The mystery of just what happened to the sons of Edward IV will always be a riddle, as there are quite a few suspects who would have gained greatly by their murder. While Richard III probably did not do away with the children, neither was he a completely ambitionless man either. Ms. Worth has pretty much written herself into a corner, for by making Richard the subject of Elizabeth's undying devotion and love, it's pretty hard to have her turn around after his death to caring at all for his murderer, Henry VII, and to make sure that her audience gets the point, she has him be brutal and unloving to her. Only as a mother can Elizabeth come across as Queen-Martyr.
Again and again, we get to read of the various nastiness of the Tudors, and one note that really rubbed me the wrong way was the depiction of Elizabeth's second son, Henry, who is a overweight, pompous, sadistic brat of a child who obeys no-one and delights in cruelty. From everything that I have read of the actual man who became Henry VIII, he was well-educated, chivalrous and saw himself as a Renaissance king -- only much later in life did he turn into the monster that popular history paints him as.
Indeed, the only part of the book that was at all interesting for me was when Ms.
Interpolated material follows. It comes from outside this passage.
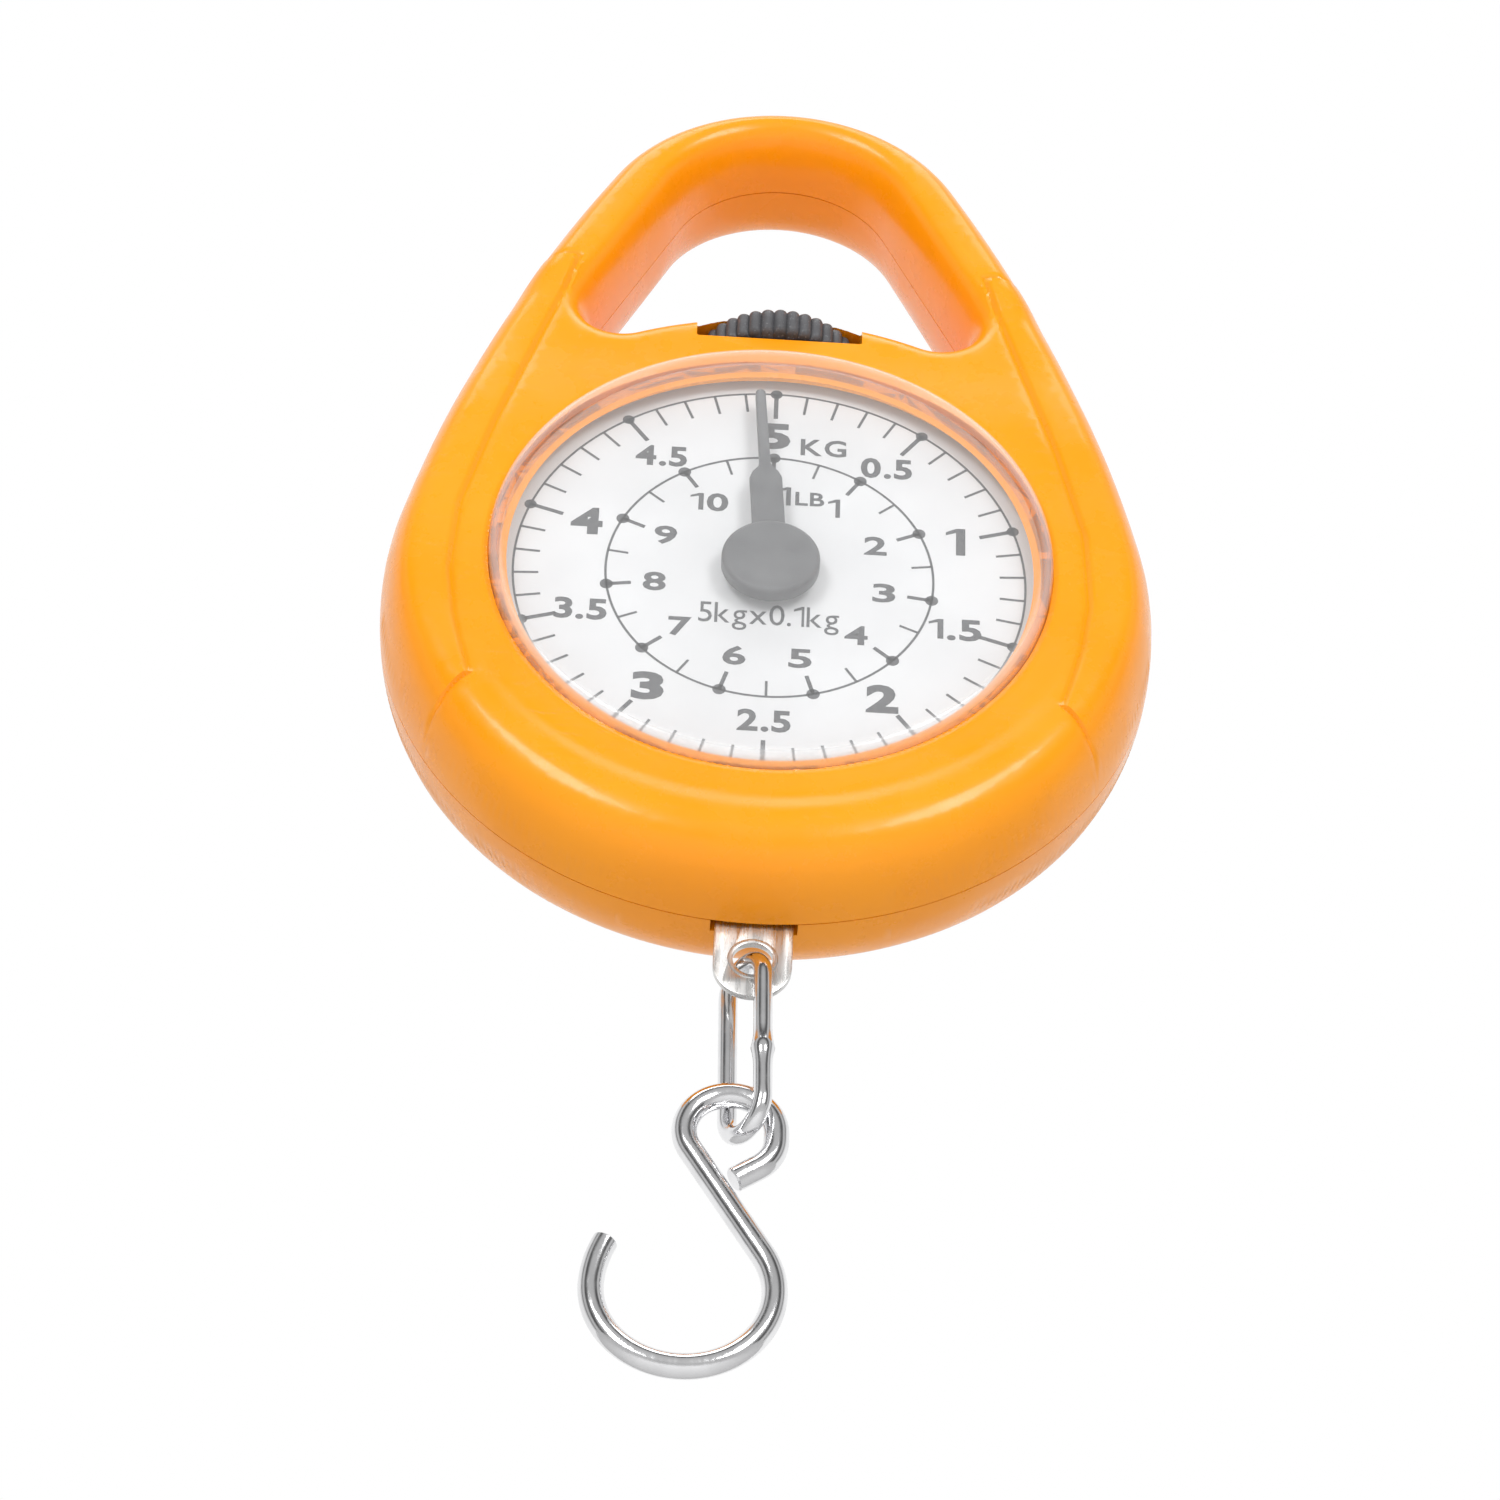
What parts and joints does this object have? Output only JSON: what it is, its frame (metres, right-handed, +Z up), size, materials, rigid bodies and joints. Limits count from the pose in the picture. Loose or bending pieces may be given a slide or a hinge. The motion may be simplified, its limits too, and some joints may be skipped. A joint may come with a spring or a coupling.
{
  "type": "hanging spring scale",
  "caption": "Small hanging dial scale: orange two-part plastic case with a built-in handle, round dial under a clear lens, zeroing wheel, rack-and-pinion movement, chain link and S-hook.",
  "frame": {"origin": "underside of the handle arch on the parting plane of the case, where a hanger or finger bears", "axes": "+Z up along the case, the dial faces -Y, +X to the right of a reader"},
  "size_m": [0.0946, 0.0232, 0.1962],
  "materials": {
    "orange_plastic": "smooth moulded ABS, glossy",
    "clear_lens": "clear polystyrene",
    "dial_white": "printed card",
    "pointer_grey": "moulded, satin",
    "wheel_black": "moulded, knurled",
    "nickel_strip": "polished nickel plate",
    "chrome_wire": "bright plated wire",
    "steel": "turned",
    "plated_screw": "zinc plated",
    "zinc_sheet": "galvanised sheet",
    "spring_wire": "drawn wire",
    "brass": "turned",
    "rack_plastic": "moulded acetal"
  },
  "bodies": {
    "case": {"front_shell": "orange_plastic", "rear_shell": "orange_plastic", "case_screws": "plated_screw", "lens": "clear_lens", "dial_plate": "dial_white", "bridge_plate": "zinc_sheet", "bridge_screws": "plated_screw", "front_bush": "brass", "rear_bush": "brass", "thrust_washer": "steel"},
    "movement": {"pointer": "pointer_grey", "pointer_shaft": "steel", "pinion": "brass"},
    "load_carrier": {"load_plate": "nickel_strip", "rack_bar": "rack_plastic", "rack_rivets": "steel", "left_spring": "spring_wire", "right_spring": "spring_wire"},
    "yoke": {"spring_yoke": "zinc_sheet", "adjuster_screw": "steel"},
    "wheel": {"zero_wheel": "wheel_black", "wheel_insert": "brass"},
    "link": {"chain_link": "chrome_wire"},
    "hook": {"s_hook": "chrome_wire"}
  },
  "joints": [
    {"name": "load_slide", "type": "slide", "parent": "case", "child": "load_carrier", "axis": [0, 0, -1], "range_m": [0, 0.01885], "stiffness_N_per_m": 2600, "deforming": ["left_spring", "right_spring"]},
    {"name": "pointer_spin", "type": "hinge", "parent": "case", "child": "movement", "pos_m": [0, 0, -0.0765], "axis": [0, 1, 0], "range_deg": [0, 360.1]},
    {"name": "wheel_spin", "type": "hinge", "parent": "case", "child": "wheel", "pos_m": [0, -0.00055, -0.036], "axis": [0, 0, 1], "range_deg": [-300, 300]},
    {"name": "zero_slide", "type": "slide", "parent": "case", "child": "yoke", "axis": [0, 0, 1], "range_m": [-0.00058, 0.00058]},
    {"name": "link_swing", "type": "hinge", "parent": "load_carrier", "child": "link", "pos_m": [-0.00015, 0.001, -0.13075], "axis": [0, 1, 0], "range_deg": [-60, 60]},
    {"name": "hook_swing", "type": "hinge", "parent": "link", "child": "hook", "pos_m": [-0.00012, 0.0016, -0.15474], "axis": [0, 1, 0], "range_deg": [-60, 60]}
  ],
  "couplings": [
    {"joint": "pointer_spin", "follows": "load_slide", "rad_per_m": 333.33},
    {"joint": "wheel_spin", "follows": "zero_slide", "rad_per_m": 8976}
  ]
}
Worth introduces Lady Catherine Gordon, the young Scottish woman that marries Perkin Warbeck, a young man that claimed to be the younger of Elizabeth's brothers, Richard of York, and who led a nearly successful rebellion against Henry VII. In the character of Catherine there was quite a bit of potential, but by focusing everything in Elizabeth, the writer squandered this opportunity.
Summing up, this was a dreadful novel. While I do admire authors who put plenty of history in their novels and bother to do the research -- besides the genealogical chart showing the tangled families of the York-Lancaster-Tudor claims -- there are notes and a bibliography to help further research. But Ms. Worth has turned this into a dull, sloppy melodrama with a sad-sack heroine and implausible twists that didn't really reveal anything new, nor bring new insights.
Three stars at best. Somewhat recommended.